22Her Honour then went on to make the orders that she did. In my opinion, each of the considerations taken into account by her Honour was not irrelevant to the exercise of the discretion. Secondly, it has not been shown that her Honour took into account any irrelevant matter. As to the ultimate decision, it could not be said to be unreasonable or plainly unjust. Rather, it appeared to be amply justified on the facts found.

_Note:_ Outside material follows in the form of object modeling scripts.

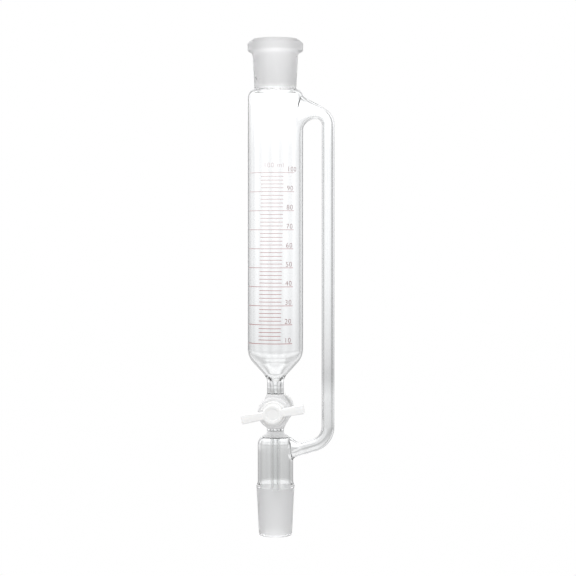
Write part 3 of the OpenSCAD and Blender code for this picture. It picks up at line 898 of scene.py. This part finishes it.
def make_world():
    """The tent lights the object, and the camera sees plain white behind it."""
    world = bpy.data.worlds.new("studio")
    world.use_nodes = True
    tree = world.node_tree
    tree.nodes.clear()
    tent = node(tree, "ShaderNodeBackground")
    tree.links.new(make_tent(tree), tent.inputs["Color"])
    path = node(tree, "ShaderNodeLightPath")
    fill = maths(tree, "MULTIPLY", path.outputs["Is Diffuse Ray"], DIFFUSE_FILL)
    tree.links.new(maths(tree, "ADD", fill, TENT_STRENGTH), tent.inputs["Strength"])
    white = node(tree, "ShaderNodeBackground", {"Color": (1, 1, 1, 1), "Strength": 1.0})
    mix = node(tree, "ShaderNodeMixShader")
    tree.links.new(path.outputs["Is Camera Ray"], mix.inputs[0])
    tree.links.new(tent.outputs[0], mix.inputs[1])
    tree.links.new(white.outputs[0], mix.inputs[2])
    out = node(tree, "ShaderNodeOutputWorld")
    tree.links.new(mix.outputs[0], out.inputs["Surface"])
    return world


def make_floor():
    """A plain white floor that the camera sees and the glass doesn't."""
    mat, tree, glow = new_material("floor_white", "ShaderNodeEmission", {"Strength": 1.0})
    whites = ramp(tree, noise(tree, coords(tree), 3.0), [(0.3, (0.998, 0.998, 0.998)), (0.7, (1, 1, 1))])
    tree.links.new(whites, glow.inputs["Color"])
    bm = bmesh.new()
    bmesh.ops.create_grid(bm, x_segments=24, y_segments=24, size=FLOOR_HALF)
    floor = to_object(bm, "floor", (mat,))
    floor.location.z = FLOOR_Z
    floor.visible_transmission = floor.visible_glossy = floor.visible_diffuse = False
    return floor


def aimed(data, place, target):
    """An object for a light or camera that stands at one place and looks at another."""
    obj = bpy.data.objects.new(data.name, data)
    obj.location = place
    obj.rotation_euler = (Vector(target) - Vector(place)).to_track_quat("-Z", "Y").to_euler()
    scene.collection.objects.link(obj)
    return obj


def make_top_light():
    """One large soft light above the object."""
    light = bpy.data.lights.new("top_soft", "AREA")
    light.shape = "RECTANGLE"
    light.size = light.size_y = 1.6
    light.energy = 9
    return aimed(light, (0, -0.3, 1.3), (0, 0, 0.1))


def make_camera():
    """Level with the middle of the reservoir and 5 degrees to the right of straight ahead."""
    distance, height, azimuth = 1.065, 0.1607, math.radians(5)
    aside, aim_height = 0.008, 0.127
    camera = bpy.data.cameras.new("camera")
    camera.lens, camera.sensor_width = 104.8, 36.0
    camera.clip_start, camera.clip_end = 0.01, 50
    place = Vector((math.sin(azimuth) * distance, -math.cos(azimuth) * distance, height))
    right = Vector((math.cos(azimuth), math.sin(azimuth), 0))
    return aimed(camera, place, right * aside + Vector((0, 0, aim_height)))


scene.view_settings.view_transform = "Standard"
scene.world = make_world()
floor = make_floor()
make_top_light()
scene.camera = make_camera()
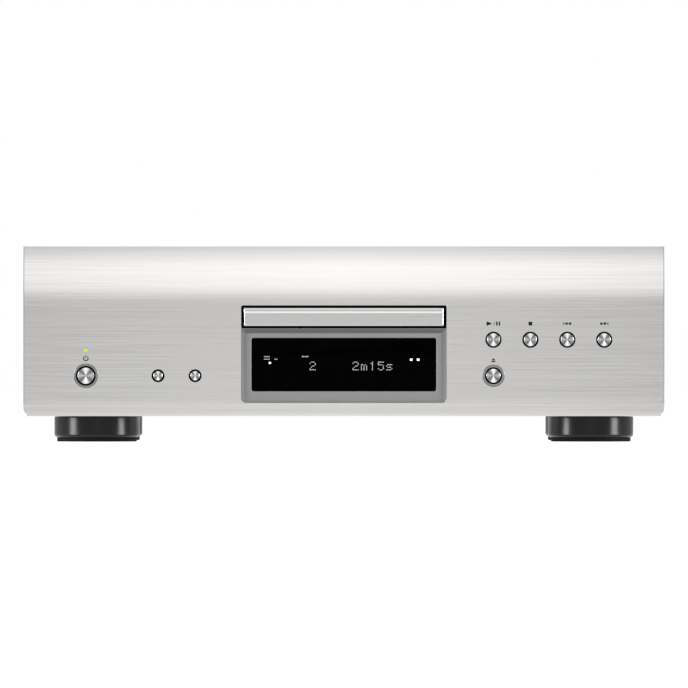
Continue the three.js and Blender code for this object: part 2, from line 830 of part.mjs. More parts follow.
function makeTrain() {
  const drive = [
    [gearBore, floorTop + gap],
    [4, floorTop + gap],
    [4, wheelLow],
    [wheelRadius, wheelLow],
    [wheelRadius, wheelHigh],
    [5, wheelHigh],
    [5, rackLevel],
    [rackPinionRadius, rackLevel],
    [rackPinionRadius, trayBottom - gap],
    [gearBore, trayBottom - gap],
    [gearBore, floorTop + gap],
  ];
  piece(loader, "tray_gear", turnedAlongZ(drive, 0, 0, 24), looks.white, [rackGearX, trainY, 0]);

  const pulley = [
    [gearBore, floorTop + gap],
    [pulleyRadius + pulleyFlange, floorTop + gap],
    [pulleyRadius + pulleyFlange, beltLow - gap],
    [pulleyRadius, beltLow],
    [pulleyRadius, beltHigh],
    [pulleyRadius + 1, beltHigh + gap],
    [pinionRadius, beltHigh + 1],
    [pinionRadius, wheelHigh + 1],
    [gearBore, wheelHigh + 1],
    [gearBore, floorTop + gap],
  ];
  piece(loader, "pulley_gear", turnedAlongZ(pulley, 0, 0, 20), looks.white, [pulleyGearX, trainY, 0]);

  const motorTop = floorTop + 1;
  const motor = [
    [0, motorTop - motorLength],
    [motorRadius, motorTop - motorLength],
    [motorRadius, motorTop],
    [3, motorTop],
    [3, motorTop + 1],
    [shaftRadius, motorTop + 1],
    [shaftRadius, beltHigh],
    [0, beltHigh],
  ];
  piece(loader, "loading_motor", turnedAlongZ(motor, 0, 0, 20), looks.steel, [motorX, trainY, 0]);

  const smallPulley = [
    [shaftBore, beltLow - 0.8],
    [motorPulleyRadius + 1, beltLow - 0.8],
    [motorPulleyRadius, beltLow],
    [motorPulleyRadius, beltHigh],
    [motorPulleyRadius + 1, beltHigh + 0.8],
    [shaftBore, beltHigh + 0.8],
    [shaftBore, beltLow - 0.8],
  ];
  piece(loader, "motor_pulley", turnedAlongZ(smallPulley, 0, 0, 16), looks.white, [motorX, trainY, 0]);

  const span = motorX - pulleyGearX;
  const wrap = Math.acos((pulleyRadius - motorPulleyRadius) / span);
  const loop = (grow) => {
    const path = new THREE.Path();
    path.absarc(0, 0, pulleyRadius + grow, wrap, 2 * Math.PI - wrap);
    path.absarc(span, 0, motorPulleyRadius + grow, -wrap, wrap);
    return path;
  };
  const outline = new THREE.Shape(loop(gap + beltThickness).getPoints(10));
  outline.holes.push(new THREE.Path(loop(gap).getPoints(10)));
  const belt = topOutline(outline, beltLow + 0.4, beltHigh - 0.4);
  piece(loader, "drive_belt", belt, looks.rubber, [pulleyGearX, trainY, 0]);
}

function makeCamSlider() {
  const low = floorTop + gap;
  const high = traverseBottom - gap - 0.1;
  const rampEnd = camNoseX - camTravel;
  const shape = polygon([
    [rampEnd - 8, low],
    [camNoseX + 14, low],
    [camNoseX + 14, high + 6],
    [camNoseX + 9, high + 6],
    [camNoseX + 9, high],
    [camNoseX + 1, high],
    [rampEnd, high - camDrop],
    [rampEnd - 8, high - camDrop],
  ]);
  const back = traverseFront - 3;
  piece(loader, "cam_slider", frontOutline(shape, back - camThickness, back), looks.white);
}

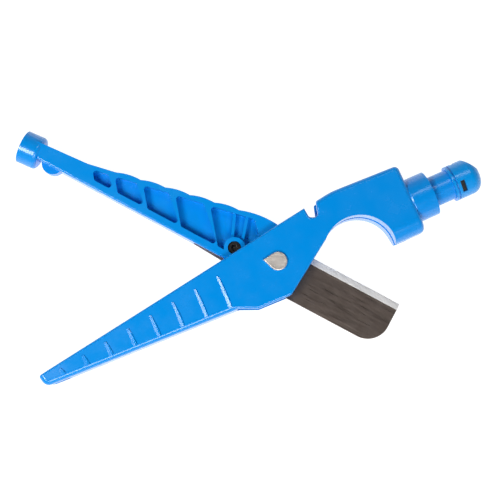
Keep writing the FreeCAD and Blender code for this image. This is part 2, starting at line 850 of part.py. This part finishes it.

23The position in relation to costs, however, in my opinion, is otherwise. In my view the only order for costs that should have been made in this matter was an order that each side pay its own costs. I say that because it is clear that the application had been brought under a misapprehension and I consider that was a powerful matter, particularly when regard was had to the quantum of the security offered, for ordering that each party pay its own costs. Because of the various matters that I have discussed, it seems to me that the appropriate order that should be made in this matter is that, save for the costs order, the order made by her Honour should not be disturbed. I would propose the following:

24Her Honour's order as to security of costs should stand. The stay order should operate for 14 days from today's date. The costs order her Honour made should be set aside and replaced by an order that each party pay its own costs of the application for security costs. I would further propose that otherwise the present motion for review be dismissed and that each party pay its own costs of this motion.

25BEAZLEY JA: I agree with the reasons and the order proposed by Justice Whealy.

26HANDLEY AJA: I also agree with the order of the Court, those proposed by Justice Whealy.